Curiosity & Career Success

 
 

Bill Gurley, longtime Silicon Valley investor and former general partner at Benchmark Capital, just released a new book, Runnin’ Down a Dream: How to Thrive in a Career You Actually Love. The book is kind of a career guide that shows you how to get into a career you love and are passionate about. It's a nice counterpoint to the more traditional career services programs you see in colleges, which are largely focused on practical career paths for large numbers of people. The book toggles between career advice and a story about a successful person who put it into practice.

I'd definitely recommend this book to college students, parents of college students, and even parents of younger kids who are thinking about how to talk to their kids about a successful career. 

One idea that really stuck with me was the notion of “chasing your curiosity.” The best people in a field aren’t just working on it during the day — they’re obsessively curious about it all the time. They read constantly. Not because their boss wants them to, but because they can’t help themselves. At some point, the reading stops feeling like homework and starts feeling like entertainment.

Ideally, the hours you spend reading about your craft don’t feel like work, but they quietly compound into extreme expertise and give you a massive edge.
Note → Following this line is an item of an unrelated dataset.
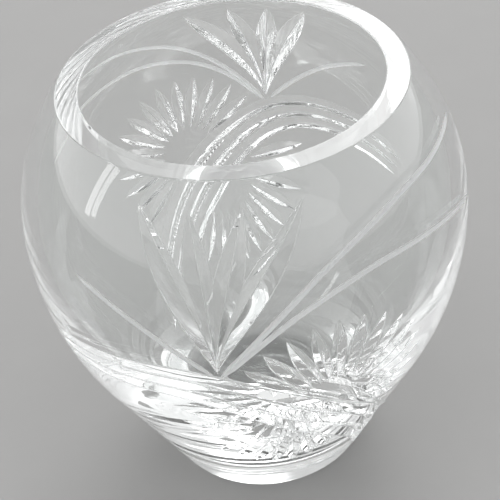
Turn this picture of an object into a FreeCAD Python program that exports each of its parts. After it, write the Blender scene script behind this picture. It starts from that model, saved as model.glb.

While someone else might read one article about their industry a week, the curious person reads hundreds of pages a month — books, essays, interviews, earnings call transcripts, etc. Over time, that creates an enormous informational advantage. When reading about your field feels the same as watching a movie, you’ve found a real cheat code.

This resonated with me because I’ve been lucky enough to spend most of my career working on problems I was genuinely curious about, where I'd think, read, and write about them in my free time. That advantage has served me really well.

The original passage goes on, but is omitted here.